*Source material*.
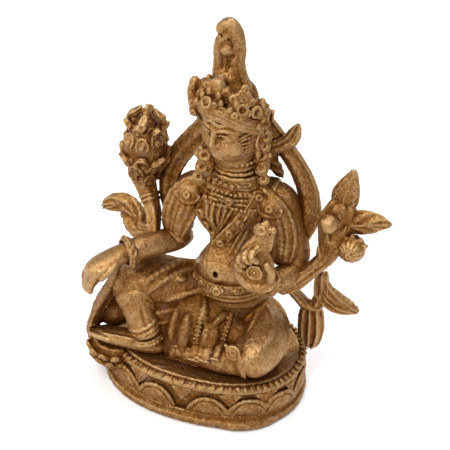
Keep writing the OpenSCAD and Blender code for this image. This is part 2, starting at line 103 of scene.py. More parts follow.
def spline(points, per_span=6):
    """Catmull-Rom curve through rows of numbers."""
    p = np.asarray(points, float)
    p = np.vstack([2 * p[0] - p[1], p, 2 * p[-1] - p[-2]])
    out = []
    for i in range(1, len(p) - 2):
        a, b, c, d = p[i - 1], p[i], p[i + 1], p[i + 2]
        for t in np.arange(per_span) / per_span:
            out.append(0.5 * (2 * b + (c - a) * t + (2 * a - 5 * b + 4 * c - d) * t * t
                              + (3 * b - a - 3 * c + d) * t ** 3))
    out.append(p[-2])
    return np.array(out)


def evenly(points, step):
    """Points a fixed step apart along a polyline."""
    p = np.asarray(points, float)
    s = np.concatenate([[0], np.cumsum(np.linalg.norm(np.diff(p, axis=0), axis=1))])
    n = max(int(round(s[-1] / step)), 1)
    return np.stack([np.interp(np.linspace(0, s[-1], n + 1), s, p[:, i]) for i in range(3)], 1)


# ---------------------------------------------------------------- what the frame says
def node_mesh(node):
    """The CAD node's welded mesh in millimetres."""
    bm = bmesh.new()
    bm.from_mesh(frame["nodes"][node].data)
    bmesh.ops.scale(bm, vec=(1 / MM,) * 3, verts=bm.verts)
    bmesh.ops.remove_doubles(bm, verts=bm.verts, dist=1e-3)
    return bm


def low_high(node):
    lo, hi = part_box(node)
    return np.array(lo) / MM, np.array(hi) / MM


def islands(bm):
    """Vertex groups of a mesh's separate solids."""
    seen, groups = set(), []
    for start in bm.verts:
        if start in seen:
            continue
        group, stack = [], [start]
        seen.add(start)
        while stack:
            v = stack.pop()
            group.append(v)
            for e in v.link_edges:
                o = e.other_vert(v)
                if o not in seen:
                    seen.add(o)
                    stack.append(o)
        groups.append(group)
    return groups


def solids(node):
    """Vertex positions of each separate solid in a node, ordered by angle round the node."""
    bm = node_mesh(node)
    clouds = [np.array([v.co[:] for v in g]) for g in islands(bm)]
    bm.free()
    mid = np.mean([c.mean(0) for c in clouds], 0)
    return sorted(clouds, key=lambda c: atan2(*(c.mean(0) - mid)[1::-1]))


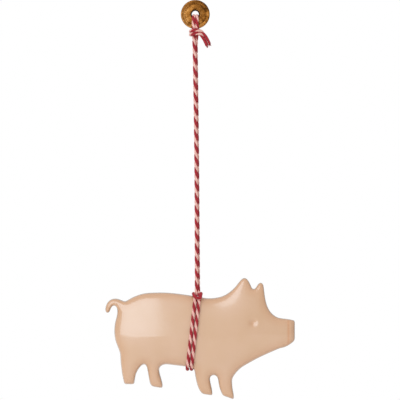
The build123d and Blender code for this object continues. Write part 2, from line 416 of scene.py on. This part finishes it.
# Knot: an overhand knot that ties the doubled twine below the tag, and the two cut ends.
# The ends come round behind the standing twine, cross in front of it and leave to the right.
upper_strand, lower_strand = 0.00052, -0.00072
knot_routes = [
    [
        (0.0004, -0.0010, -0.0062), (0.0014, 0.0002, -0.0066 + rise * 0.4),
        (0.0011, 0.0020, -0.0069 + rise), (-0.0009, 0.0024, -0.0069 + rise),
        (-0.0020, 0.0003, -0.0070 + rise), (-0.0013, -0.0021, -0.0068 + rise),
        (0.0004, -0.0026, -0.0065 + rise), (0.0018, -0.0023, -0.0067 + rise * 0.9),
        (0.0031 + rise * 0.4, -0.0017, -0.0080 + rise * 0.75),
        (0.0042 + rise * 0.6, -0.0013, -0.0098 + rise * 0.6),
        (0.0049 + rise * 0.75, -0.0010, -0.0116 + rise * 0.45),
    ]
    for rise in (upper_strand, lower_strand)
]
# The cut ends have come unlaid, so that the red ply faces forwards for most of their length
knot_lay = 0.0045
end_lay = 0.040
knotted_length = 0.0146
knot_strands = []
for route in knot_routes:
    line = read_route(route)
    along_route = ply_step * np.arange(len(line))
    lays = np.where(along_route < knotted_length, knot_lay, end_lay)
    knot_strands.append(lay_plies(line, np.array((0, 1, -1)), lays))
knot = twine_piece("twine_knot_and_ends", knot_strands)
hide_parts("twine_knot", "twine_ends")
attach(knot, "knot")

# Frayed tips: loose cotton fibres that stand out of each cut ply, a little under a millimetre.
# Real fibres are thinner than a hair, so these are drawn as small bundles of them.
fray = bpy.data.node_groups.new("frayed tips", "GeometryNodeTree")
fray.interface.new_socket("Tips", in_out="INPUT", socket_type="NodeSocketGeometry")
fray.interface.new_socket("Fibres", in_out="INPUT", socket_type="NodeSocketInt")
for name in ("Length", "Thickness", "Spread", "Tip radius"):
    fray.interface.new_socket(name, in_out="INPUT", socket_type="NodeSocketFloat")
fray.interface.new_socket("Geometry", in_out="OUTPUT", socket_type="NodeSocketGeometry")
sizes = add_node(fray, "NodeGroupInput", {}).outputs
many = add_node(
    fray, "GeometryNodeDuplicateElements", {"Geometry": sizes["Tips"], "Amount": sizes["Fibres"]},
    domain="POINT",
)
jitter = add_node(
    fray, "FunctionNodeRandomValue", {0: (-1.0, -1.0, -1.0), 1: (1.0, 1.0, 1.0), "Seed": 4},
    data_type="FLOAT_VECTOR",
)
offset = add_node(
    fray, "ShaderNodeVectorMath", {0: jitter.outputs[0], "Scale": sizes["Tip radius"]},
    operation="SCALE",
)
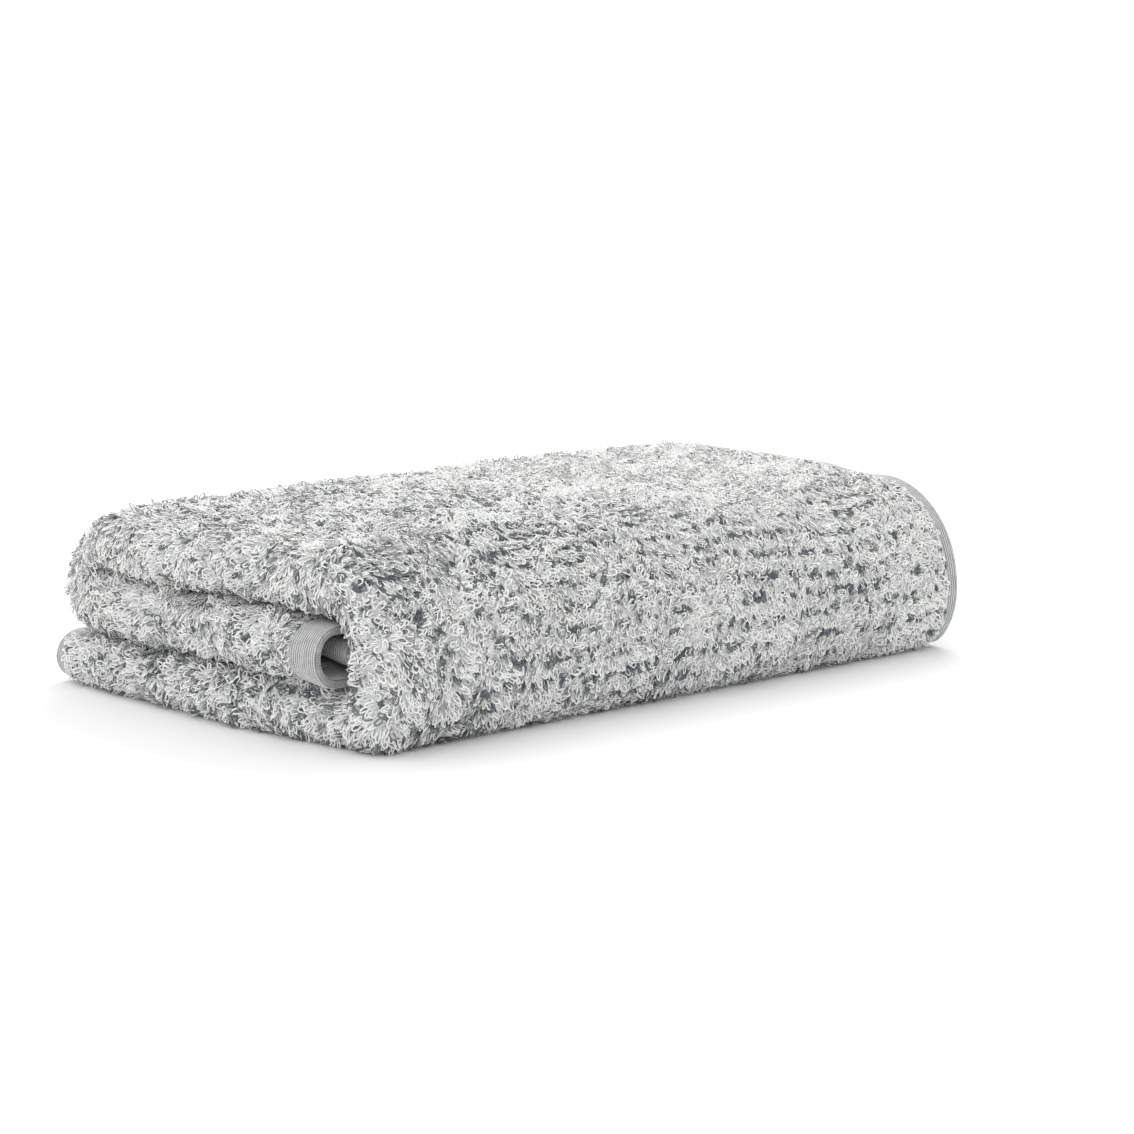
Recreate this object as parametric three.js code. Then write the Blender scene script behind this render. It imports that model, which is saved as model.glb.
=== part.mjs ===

*Problem description*. Reproduce nothing but the lines from the line containing "Recreate this object" to the last line of the data, each exactly as written.

*Output for this exercise*.
Recreate this object as parametric three.js code. Then write the Blender scene script behind this render. It imports that model, which is saved as model.glb.
=== part.mjs ===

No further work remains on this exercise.